Juncker, also Luxembourg prime minister, told German weekly Die Zeit that Berlin had not even properly looked at his proposal, which was aimed at helping weaker eurozone members raise money, before deciding to oppose it.
“Germany’s thinking was a bit simplistic on this,” he said.
“They are rejecting an idea before studying it. This is very strange. This way of creating taboo areas in Europe and not dealing with others’ ideas is a very un-European way of dealing with European matters,” he said.
Berlin responded tersely by accusing Juncker of unsettling markets.
“It doesn’t help anyone in Europe if European figures call each other un-European,” Chancellor Angela Merkel’s spokesman Steffen Seibert told a regular government briefing.
“It is exactly this talking against other people and about other people which should stop, because the markets definitely see this finger-pointing as a sign of disaccord.”

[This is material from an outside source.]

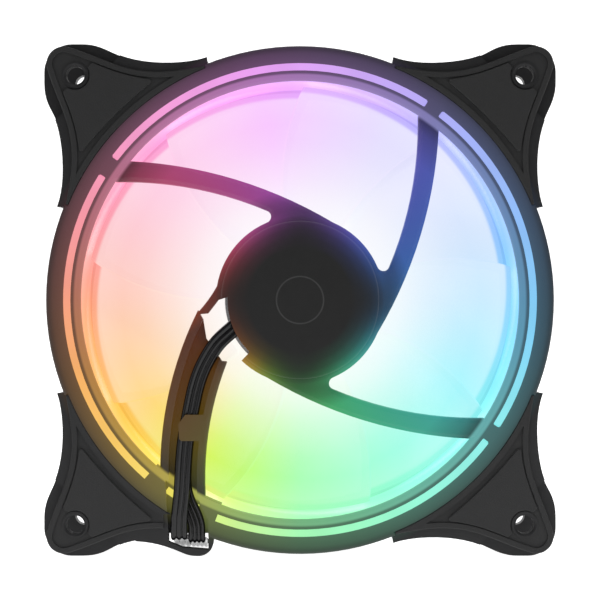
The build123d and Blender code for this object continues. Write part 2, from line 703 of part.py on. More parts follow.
def floor_cable(name, exit_place, ribbon):
    """The free stretch from the ear's eye down to the floor and back to the coil, in world axes."""
    (x, exit_z), (width, thick) = exit_place, ribbon
    level = FLOOR + thick / 2
    points = [
        (x, -EAR_Z[0], exit_z), (x, FREE_Y[0], exit_z), (x, FREE_Y[1], level), (x, COIL_START_Y, level)
    ]
    runs = [(Vector(b) - Vector(a)) for a, b in zip(points, points[1:])]
    radii = []
    for before, after in zip(runs, runs[1:]):
        half_turn = radians(before.get_angle(after)) / 2
        radii.append(0.45 * min(before.length, after.length) / tan(half_turn))
    path = FilletPolyline(*points, radius=radii)
    section = Plane(points[0], x_dir=(1, 0, 0), z_dir=(0, 1, 0)) * Rectangle(width, thick)
    tube = sweep(section, path=path)
    report(name, [round(r, 1) for r in radii], path, tube, ribbon)
    return tube


def coil(name, start_radius, turns, ribbon, plug_side):
    """The put-away length: a lead-in, turns on edge that step inwards, and a tail to the plug."""
    (cx, cy), (width, thick) = COIL_CENTRE, ribbon
    z = FLOOR + TIE + width / 2
    halves = int(2 * turns)
    ends = [(-1) ** (i + 1) * (start_radius - COIL_PITCH * i / 2) for i in range(halves + 1)]
    ends.append(plug_side * PLUG_X)
    pieces = [Line((cx + ends[0], COIL_START_Y, z), (cx + ends[0], cy, z))]
    for i, (a, b) in enumerate(zip(ends, ends[1:])):
        top = cy + (-1) ** i * abs(b - a) / 2
        pieces.append(ThreePointArc((cx + a, cy, z), (cx + (a + b) / 2, top, z), (cx + b, cy, z)))
    path = Wire([edge for piece in pieces for edge in piece.edges()])
    section = Plane(path @ 0, x_dir=(1, 0, 0), z_dir=(0, 1, 0)) * Rectangle(thick, width)
    strip = sweep(section, path=path)
    radii = [round(abs(b - a) / 2, 1) for a, b in zip(ends, ends[1:])]
    report(name, radii, path, strip, ribbon)
    return strip


def plug(side):
    """A flat connector housing: a row of cavities in its far face and two guide ribs on top."""
    long, deep, high = PLUG
    body = block((-long / 2, long / 2), (0, deep), (0, high - 0.8))
    body = fillet(body.edges().filter_by(Axis.Y), 0.3)
    for x in (-2.6, 2.6):
        body += block((x - 0.6, x + 0.6), (1.5, deep), (high - 1.2, high))
    body -= [block((x - 0.6, x + 0.6), (deep - 7.5, deep + 1), (1.8, 3.0)) for x in PIN_X]
    body -= [block((x - 0.45, x + 0.45), (3.0, 5.0), (-1, 1.9)) for x in PIN_X]
    return place_plug(body, side)


def contacts(count, side):
    """The crimped metal sockets inside a housing."""
    tubes = []
    for x in PIN_X[:count]:
        tube = block((x - 0.6, x + 0.6), (3.2, 9.2), (1.8, 3.0))
        tubes.append(tube - block((x - 0.35, x + 0.35), (4.5, 10), (2.05, 2.75)))
    return [place_plug(tube, side) for tube in tubes]


def place_plug(piece, side):
    """A plug lies inside the coil: side -1 points to +Y, side 1 points to -Y."""
    turned = piece if side < 0 else Rot(0, 0, 180) * piece
    return Pos(COIL_CENTRE[0] + side * PLUG_X, COIL_CENTRE[1], FLOOR) * turned


def coil_ties():
    """Two flat ties round the bundle of turns, which the coil lies on."""
    height = FAN_RIBBON[0] + 2 * TIE
    ties = []
    for direction, (near, far) in TIE_SPANS.items():
        tie = block((-1.5, 1.5), (near - TIE, far + TIE), (0, height))
        tie -= block((-2, 2), (near, far), (TIE, height - TIE))
        turned = tie if direction > 0 else Rot(0, 0, 180) * tie
        ties.append(Pos(*COIL_CENTRE, FLOOR) * turned)
    return ties


def as_list(piece):
    return piece if isinstance(piece, list) else [piece]


def build():
    """Every piece by the name of its file, in world axes."""
    fan = {
        "rear_frame": rear_frame(), "front_frame": front_frame(), "light_guide": light_guide(),
        "halo_ring": halo_ring(), "led_board": led_board(), "ring_leds": ring_leds(),
        **corner_pads(),
        "bearing_tube": bearing_tube(), "bearing_sleeve": bearing_sleeve(), "oil_seal": oil_seal(),
        "thrust_plate": thrust_plate(), "bearing_cap": bearing_cap(),
        "stator_core": stator_core(),
        "rear_insulator": insulator(True), "front_insulator": insulator(False),
        "stator_windings": windings(), "motor_board": motor_board(), "driver_chip": driver_chip(),
        "hub_leds": hub_leds(), "hub_label": hub_label(),
        "fan_cable_run": fan_cable_run(), "argb_cable_run": argb_cable_run(),
        "impeller": impeller(), "hub_cap": hub_cap(), "rotor_yoke": rotor_yoke(),
        "rotor_magnet": rotor_magnet(), "shaft_bush": shaft_bush(),
        "shaft": shaft(), "shaft_clip": shaft_clip(),
    }
    standing = {name: [stand(p) for p in as_list(piece)] for name, piece in fan.items()}
    behind = {
        "fan_cable": floor_cable("fan_cable", FAN_EXIT, FAN_RIBBON),
        "argb_cable": floor_cable("argb_cable", ARGB_EXIT, ARGB_RIBBON),
        "fan_cable_coil": coil("fan_cable_coil", *FAN_COIL, FAN_RIBBON, -1),
        "argb_cable_coil": coil("argb_cable_coil", *ARGB_COIL, ARGB_RIBBON, 1),
        "fan_plug": plug(-1), "argb_plug": plug(1),
        "fan_plug_contacts": contacts(4, -1), "argb_plug_contacts": contacts(3, 1),
        "coil_ties": coil_ties(),
    }
    return {**standing, **behind}


def main():
    os.makedirs("parts", exist_ok=True)
    for name, piece in build().items():
        solids = [solid for p in as_list(piece) for solid in p.solids()]
        export_step(solids[0] if len(solids) == 1 else Compound(children=solids), f"parts/{name}.step")


if __name__ == "__main__":
    main()
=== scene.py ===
import math

import bpy
from mathutils import Matrix, Vector


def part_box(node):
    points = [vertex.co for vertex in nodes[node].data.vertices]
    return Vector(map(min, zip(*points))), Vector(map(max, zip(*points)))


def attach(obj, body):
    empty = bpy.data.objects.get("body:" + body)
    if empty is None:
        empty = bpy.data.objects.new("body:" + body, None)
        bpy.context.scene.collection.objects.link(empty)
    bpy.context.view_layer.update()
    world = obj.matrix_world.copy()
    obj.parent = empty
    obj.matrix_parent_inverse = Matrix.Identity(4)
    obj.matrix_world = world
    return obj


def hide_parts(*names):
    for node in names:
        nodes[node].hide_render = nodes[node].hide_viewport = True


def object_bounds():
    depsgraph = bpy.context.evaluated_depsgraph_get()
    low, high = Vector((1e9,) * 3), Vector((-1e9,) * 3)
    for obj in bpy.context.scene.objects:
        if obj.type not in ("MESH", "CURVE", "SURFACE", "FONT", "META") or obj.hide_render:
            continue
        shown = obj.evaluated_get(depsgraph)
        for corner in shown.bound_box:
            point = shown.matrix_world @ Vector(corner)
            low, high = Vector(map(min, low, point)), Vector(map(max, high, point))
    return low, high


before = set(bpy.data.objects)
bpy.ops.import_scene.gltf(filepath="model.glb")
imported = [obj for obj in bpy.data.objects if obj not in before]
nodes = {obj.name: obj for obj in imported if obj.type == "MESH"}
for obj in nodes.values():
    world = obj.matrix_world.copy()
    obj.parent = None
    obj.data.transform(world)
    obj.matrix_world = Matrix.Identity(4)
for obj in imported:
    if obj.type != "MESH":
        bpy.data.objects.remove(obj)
cad_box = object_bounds()
MM = 0.001

# ---- Camera: square on to the strut side, at the height of the shaft ------------------------------
CAMERA_GAP = 0.471  # from the fan's rear face
LENS_MM, SENSOR_MM = 121.2, 36.0

camera_data = bpy.data.cameras.new("camera")
camera_data.lens, camera_data.sensor_width = LENS_MM, SENSOR_MM
camera_data.clip_start = 0.01
camera = bpy.data.objects.new("camera", camera_data)
bpy.context.scene.collection.objects.link(camera)
camera.location = (0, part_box("rear_pad_1")[0].y - CAMERA_GAP, 0)
camera.rotation_euler = (math.radians(90), 0, 0)
bpy.context.scene.camera = camera


# ---- Colour --------------------------------------------------------------------------------------
def linear(rgb):
    """A display colour, 0 to 255, as linear light."""
    return tuple((c / 255 / 12.92) if c <= 10 else ((c / 255 + 0.055) / 1.055) ** 2.4 for c in rgb)


RING_LEDS = 18
# The light's colour round the ring: degrees from +X, turning towards +Z, and the colour there.
RING_COLOURS = [
    (0, (125, 206, 252)), (20, (140, 192, 255)), (45, (165, 178, 255)), (65, (195, 170, 254)),
    (80, (216, 168, 253)), (100, (240, 160, 250)), (125, (252, 158, 222)), (145, (254, 152, 188)),
    (160, (254, 150, 162)), (180, (253, 158, 122)), (200, (253, 178, 84)), (220, (254, 205, 80)),
    (235, (250, 232, 96)), (250, (215, 250, 130)), (270, (160, 254, 178)), (285, (150, 254, 196)),
    (300, (145, 254, 218)), (330, (135, 240, 245)), (350, (125, 215, 253)), (360, (125, 206, 252)),
]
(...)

Such collective “E-bonds” could help eurozone members seen by investors as having shaky public finances lower their borrowing costs, since the bonds would be backed by other countries and therefore be seen as less risky.
Sky-high interest rates for Irish and Greek bonds contributed to both countries having to go cap-in-hand to the European Union and the International Monetary Fund this year for bailouts worth tens of billions of euros (dollars).
Rising yields or interest rates on bonds sold by other members of the 16-nation currency union including Portugal and Spain have raised fears that they too will need to seek help.
But at a meeting of eurozone finance ministers this week, Germany was adamant that it thought Juncker’s idea, which won backing from Italian Finance Minister Giulio Tremonti, was not the way forward.
Germany has also put its foot down over increasing the size of the EU-IMF 750-billion-euro bailout fund despite fears it would be too puny if Spain threw in the towel.
Merkel has said joint eurozone bonds would weaken states’ rigour in bringing their finances in order, something she sees as key to preventing another crisis. Spain and the Netherlands are also opposed.
“Interest rate competition is a way of getting (eurozone members) to stick to stability criteria,” Merkel said earlier this week.
Germany, whose finances are seen as so solid that it currently enjoys among the lowest borrowing costs in Europe, fears that joint eurozone bonds could push its bond yields higher.
Berlin also worries that issuing such bonds would be blocked by Germany’s country’s highest court for being in breach of the “no bailout clause” of the European Union’s governing treaties.
German Finance Minister Wolfgang Schaeuble has said the bonds were impossible “without fundamental changes” to these agreements.
Merkel’s spokesman added that a “whole range” of other eurozone states were also opposed to the idea.
“Eurozone bonds represent a different Europe from that which is anchored in European treaties,” he said. “It is not Germany that had a problem with this … Let us not see this as just a German problem or a German concern.”